It was 1985. Harvest time on the farm was getting closer. It’s a time for a farmer where he gets little sleep for about 3 or 4 weeks straight. Getting the crops out before a possible Halloween snow storm is important. So, time is of the essence. Every farmer in the area is going 100 miles a minute during this time.
Standing in our old, tiny kitchen, I watched my Dad try to adjust his hat, and he knocked it off his head. Later that day, he held a cup of coffee one minute, and soon after, I’d watch it fall freely from his hand to the ground. After a week of this, Mom and Dad packed up and went to the hospital. There was an abscess on the right side of his brain. They had to operate NOW.
Dad was going to be in the hospital for an entire month so his brain could recover. A month?! I don’t think I quite understood the severity. But I was still scared. And then a question surfaced in my Mom and Dad’s conversations. What about their crops? If they were left standing, it could mean bankruptcy for a small farmer. And an 11-year-old son definitely couldn’t handle it.
Word spread about Dad’s trouble. It doesn’t take long in a small, farm community. 4 or 5 farmers wanted to help out. Then, more came. And more. At least 20 farmers from the area organized and started harvesting my Dad’s crops while he was in the hospital. It gives me goosebumps just thinking about it. I remember multiple combines and tractors and trucks all over the place. People helping…everywhere. Farmers donating their time while their own crops still remained in the fields.
I vividly remember everyone taking a break one afternoon eating some lunch. And here comes the local fuel truck. He was donating fuel. Each combine pulled up and got topped off. Farmers were chatting as they leaned against pickup trucks. Laughing and reminiscing as they sat on tailgates. It was amazing. Surreal. Then, I’d think of my Dad shuffling down the halls of the hospital trying to regain his coordination.
The surgery went well, but there’s still a hole in my Dad’s head today. A part of his skull that was cut out, leaving a soft spot the size of two silver dollars.

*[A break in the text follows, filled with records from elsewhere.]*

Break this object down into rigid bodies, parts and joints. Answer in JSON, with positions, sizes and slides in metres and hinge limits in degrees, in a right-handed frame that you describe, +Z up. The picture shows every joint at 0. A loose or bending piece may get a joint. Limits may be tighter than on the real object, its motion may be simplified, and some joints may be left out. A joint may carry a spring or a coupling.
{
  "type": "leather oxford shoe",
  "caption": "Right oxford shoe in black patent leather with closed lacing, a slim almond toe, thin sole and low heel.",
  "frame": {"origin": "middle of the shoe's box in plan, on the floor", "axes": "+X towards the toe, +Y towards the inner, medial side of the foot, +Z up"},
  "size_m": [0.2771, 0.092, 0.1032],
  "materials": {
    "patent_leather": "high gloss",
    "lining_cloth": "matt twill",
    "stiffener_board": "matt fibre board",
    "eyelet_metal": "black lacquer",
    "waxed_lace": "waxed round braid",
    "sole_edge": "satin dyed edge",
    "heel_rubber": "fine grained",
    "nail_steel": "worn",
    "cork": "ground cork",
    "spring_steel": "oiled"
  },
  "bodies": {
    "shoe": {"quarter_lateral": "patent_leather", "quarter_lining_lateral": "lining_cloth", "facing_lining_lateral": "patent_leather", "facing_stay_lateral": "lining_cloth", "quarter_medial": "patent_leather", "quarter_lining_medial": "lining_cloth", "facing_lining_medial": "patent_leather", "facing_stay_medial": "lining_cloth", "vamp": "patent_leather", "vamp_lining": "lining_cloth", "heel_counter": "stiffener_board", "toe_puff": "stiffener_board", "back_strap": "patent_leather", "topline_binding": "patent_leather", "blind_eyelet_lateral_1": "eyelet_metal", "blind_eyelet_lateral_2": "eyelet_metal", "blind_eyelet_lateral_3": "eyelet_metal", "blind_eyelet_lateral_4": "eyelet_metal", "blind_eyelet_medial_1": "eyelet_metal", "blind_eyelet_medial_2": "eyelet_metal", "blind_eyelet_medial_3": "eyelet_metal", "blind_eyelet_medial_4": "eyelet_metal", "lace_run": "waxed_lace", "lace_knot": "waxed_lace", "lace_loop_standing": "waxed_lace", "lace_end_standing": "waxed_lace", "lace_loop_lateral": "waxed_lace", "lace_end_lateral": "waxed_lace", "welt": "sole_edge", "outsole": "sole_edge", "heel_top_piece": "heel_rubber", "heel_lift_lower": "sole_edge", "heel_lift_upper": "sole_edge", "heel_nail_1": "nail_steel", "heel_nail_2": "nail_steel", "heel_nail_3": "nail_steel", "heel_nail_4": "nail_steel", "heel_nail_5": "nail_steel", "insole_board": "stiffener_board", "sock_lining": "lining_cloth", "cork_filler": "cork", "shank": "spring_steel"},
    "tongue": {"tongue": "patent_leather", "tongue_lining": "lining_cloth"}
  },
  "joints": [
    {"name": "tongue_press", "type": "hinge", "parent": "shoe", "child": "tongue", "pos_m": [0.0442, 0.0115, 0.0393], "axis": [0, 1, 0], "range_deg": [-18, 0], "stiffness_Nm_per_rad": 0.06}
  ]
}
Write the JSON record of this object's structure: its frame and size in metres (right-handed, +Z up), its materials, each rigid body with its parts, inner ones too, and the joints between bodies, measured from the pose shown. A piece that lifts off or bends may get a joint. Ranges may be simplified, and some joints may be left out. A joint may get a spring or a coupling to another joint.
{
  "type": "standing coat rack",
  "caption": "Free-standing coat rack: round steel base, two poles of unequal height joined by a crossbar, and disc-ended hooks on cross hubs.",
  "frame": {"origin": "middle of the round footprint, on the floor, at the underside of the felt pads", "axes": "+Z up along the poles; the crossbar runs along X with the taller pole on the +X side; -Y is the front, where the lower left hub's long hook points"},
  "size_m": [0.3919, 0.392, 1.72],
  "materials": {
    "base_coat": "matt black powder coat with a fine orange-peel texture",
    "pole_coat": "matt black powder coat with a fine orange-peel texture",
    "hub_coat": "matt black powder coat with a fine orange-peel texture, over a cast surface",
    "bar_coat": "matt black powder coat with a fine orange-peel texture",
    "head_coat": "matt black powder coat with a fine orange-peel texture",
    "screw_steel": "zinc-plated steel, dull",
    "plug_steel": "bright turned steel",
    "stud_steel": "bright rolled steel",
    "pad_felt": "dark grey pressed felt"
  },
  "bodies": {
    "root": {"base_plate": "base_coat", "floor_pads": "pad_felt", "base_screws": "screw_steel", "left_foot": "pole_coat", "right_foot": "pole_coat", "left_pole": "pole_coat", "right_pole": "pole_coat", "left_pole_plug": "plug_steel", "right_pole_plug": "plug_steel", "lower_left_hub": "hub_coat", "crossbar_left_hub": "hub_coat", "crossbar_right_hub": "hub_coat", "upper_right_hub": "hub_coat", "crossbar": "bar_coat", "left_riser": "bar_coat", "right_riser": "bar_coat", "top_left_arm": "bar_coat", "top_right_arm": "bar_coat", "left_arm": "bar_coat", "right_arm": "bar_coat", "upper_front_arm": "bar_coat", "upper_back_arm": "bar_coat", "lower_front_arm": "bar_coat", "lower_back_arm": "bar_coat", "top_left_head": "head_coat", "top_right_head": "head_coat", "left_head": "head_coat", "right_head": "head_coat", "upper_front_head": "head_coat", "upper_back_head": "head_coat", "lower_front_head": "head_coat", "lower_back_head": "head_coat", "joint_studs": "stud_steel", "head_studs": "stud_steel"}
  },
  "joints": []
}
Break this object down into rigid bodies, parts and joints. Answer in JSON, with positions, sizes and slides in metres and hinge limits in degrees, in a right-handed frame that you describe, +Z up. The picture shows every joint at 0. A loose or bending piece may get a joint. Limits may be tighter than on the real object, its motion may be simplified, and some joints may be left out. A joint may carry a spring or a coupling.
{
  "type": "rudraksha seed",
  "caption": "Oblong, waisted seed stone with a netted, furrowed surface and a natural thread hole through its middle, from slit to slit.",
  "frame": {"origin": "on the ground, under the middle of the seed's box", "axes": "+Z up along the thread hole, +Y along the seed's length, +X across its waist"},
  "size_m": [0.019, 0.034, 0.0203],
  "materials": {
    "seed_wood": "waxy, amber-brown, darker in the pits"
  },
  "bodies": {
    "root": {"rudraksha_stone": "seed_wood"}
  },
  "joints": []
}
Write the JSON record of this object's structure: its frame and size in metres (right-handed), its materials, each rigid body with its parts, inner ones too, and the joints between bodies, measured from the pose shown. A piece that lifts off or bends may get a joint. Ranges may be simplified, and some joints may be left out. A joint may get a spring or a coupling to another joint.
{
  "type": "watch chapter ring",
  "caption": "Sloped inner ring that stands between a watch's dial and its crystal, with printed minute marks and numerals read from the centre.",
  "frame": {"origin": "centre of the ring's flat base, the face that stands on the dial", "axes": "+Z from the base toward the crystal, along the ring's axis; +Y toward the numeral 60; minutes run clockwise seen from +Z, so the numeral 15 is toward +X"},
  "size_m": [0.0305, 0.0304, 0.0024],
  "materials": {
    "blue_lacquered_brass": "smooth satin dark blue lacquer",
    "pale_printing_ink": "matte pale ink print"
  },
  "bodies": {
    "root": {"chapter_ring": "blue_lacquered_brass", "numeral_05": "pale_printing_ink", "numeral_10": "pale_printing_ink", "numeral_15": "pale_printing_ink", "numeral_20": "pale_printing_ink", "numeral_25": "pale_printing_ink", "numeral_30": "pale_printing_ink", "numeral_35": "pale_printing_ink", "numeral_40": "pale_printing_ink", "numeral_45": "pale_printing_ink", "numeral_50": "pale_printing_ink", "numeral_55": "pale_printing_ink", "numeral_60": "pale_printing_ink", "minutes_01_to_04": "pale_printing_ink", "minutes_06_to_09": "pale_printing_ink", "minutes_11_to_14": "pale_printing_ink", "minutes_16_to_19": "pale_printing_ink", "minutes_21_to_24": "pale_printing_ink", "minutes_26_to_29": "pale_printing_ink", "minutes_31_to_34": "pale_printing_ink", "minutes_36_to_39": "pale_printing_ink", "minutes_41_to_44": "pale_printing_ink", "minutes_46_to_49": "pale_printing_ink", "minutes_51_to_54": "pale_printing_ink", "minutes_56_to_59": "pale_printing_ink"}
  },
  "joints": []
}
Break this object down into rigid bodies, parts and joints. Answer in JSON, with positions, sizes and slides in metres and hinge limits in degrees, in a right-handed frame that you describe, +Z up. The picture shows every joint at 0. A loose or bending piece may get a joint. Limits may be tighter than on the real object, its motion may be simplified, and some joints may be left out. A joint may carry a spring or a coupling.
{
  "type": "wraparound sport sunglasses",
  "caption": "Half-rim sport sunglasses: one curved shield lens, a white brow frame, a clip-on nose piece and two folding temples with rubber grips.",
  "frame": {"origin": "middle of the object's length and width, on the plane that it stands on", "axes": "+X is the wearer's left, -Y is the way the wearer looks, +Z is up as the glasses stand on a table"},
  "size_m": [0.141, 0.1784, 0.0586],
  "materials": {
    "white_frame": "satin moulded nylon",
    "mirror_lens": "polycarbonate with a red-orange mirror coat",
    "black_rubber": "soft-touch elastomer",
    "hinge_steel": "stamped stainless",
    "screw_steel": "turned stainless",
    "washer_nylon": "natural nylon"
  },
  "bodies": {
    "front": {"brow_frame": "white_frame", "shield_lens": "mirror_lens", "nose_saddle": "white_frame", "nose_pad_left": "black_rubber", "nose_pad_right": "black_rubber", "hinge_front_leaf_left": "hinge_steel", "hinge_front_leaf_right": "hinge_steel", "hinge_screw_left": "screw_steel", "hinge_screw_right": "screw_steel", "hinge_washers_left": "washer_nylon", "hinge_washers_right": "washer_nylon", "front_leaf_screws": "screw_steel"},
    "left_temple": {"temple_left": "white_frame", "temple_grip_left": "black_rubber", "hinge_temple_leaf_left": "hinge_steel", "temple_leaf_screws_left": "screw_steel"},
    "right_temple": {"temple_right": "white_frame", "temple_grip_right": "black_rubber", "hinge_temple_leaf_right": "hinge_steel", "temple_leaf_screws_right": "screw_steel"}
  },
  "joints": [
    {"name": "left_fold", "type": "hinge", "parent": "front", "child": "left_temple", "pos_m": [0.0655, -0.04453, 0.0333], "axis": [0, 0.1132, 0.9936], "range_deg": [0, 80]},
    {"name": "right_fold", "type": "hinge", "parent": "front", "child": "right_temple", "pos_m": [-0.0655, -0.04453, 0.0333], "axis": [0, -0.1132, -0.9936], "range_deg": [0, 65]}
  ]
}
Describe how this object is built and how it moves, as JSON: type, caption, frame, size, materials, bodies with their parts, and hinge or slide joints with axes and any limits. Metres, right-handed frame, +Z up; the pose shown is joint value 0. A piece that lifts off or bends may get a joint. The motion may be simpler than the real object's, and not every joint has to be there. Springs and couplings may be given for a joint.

Today, I imagine him scratching his head and then feeling that soft spot…remembering how quick life can change. And how much he’s loved in the community he lives in. You don’t see that kind of support, kindness, or unselfishness very often.
You may not have a hole in your head to remind you of how fragile and beautiful life is. But maybe you have your own special memories to remind you of why you do what you do. Of who you’re working for. Of the impact you’d like to make on the world. And maybe this story will make you pause for a few minutes in the middle of your busy day to remember what truly is important.
You may have business goals…but what are your true goals? In the end, what is it that will give you a happy and fulfilled life? For me…everything I do is for my family. When I’m feeling overworked and frustrated, I think of my life on the farm. It wasn’t easy, but I cherish that time. I think of my Dad. I think of his neighbors who dropped everything to lend a hand.
The work will get done, just don’t lose sight of the simple things we cherish and yet take for granted too often. Like Harlan Coben says in one of his books, “We make plans, and God laughs.”